Likewise, I was also looking into extending Lua with a small DSL interpreter that could accelerate certain byte-level tasks: copy around blocks of bytes, run some common algorithms quickly, define spaces for variables, apply some parameters. At first I thought of this language as a "VLIW" assembly language with a particular focus on having a big bag of tricks, but when I compared my semantics with actual hardware assemblers, I found that having no registers or stack manipulation and focusing only on direct memory addresses changed the character of it so much as to make it a different beast, one more like the "autocoders" of the 1950's: not quite ALGOL, and yet clearly headed in that direction.

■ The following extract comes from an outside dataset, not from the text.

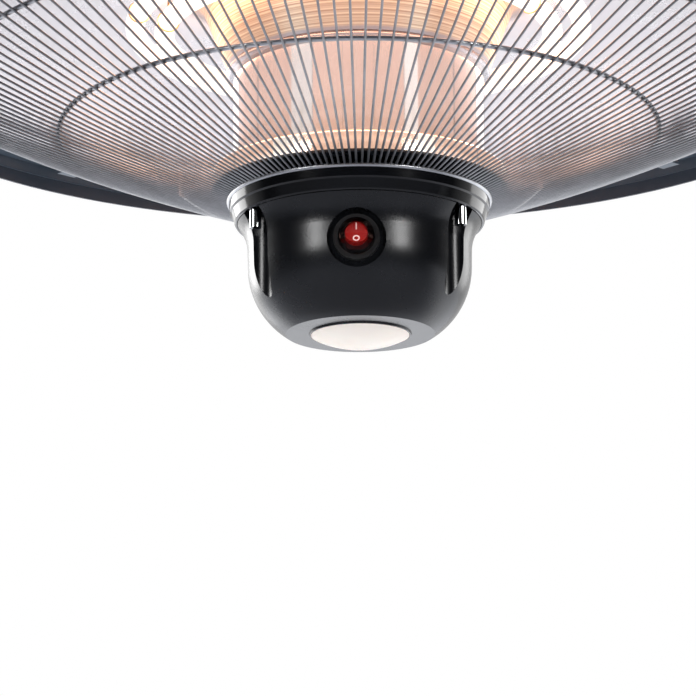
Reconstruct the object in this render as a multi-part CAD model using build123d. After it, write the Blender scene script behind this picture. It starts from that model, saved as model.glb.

All of which is to say - the more you are comfortable with compilers, the more the bottom just becomes the thing you happen to be leveraging to ship product. It isn't "the real stuff" until it becomes the specification language. Some things, like how numeric types are defined in hardware, force the terms of specification way up the stack so that the hardware may be used at its capacity. But that in itself is an "essential complexity" in computing, where the physical realities coincide with the desired programming model. When it's software defining the spec, as in our libc-and-Javascript-driven universe, that's more akin to social complexity, but it produces the same kinds of effects.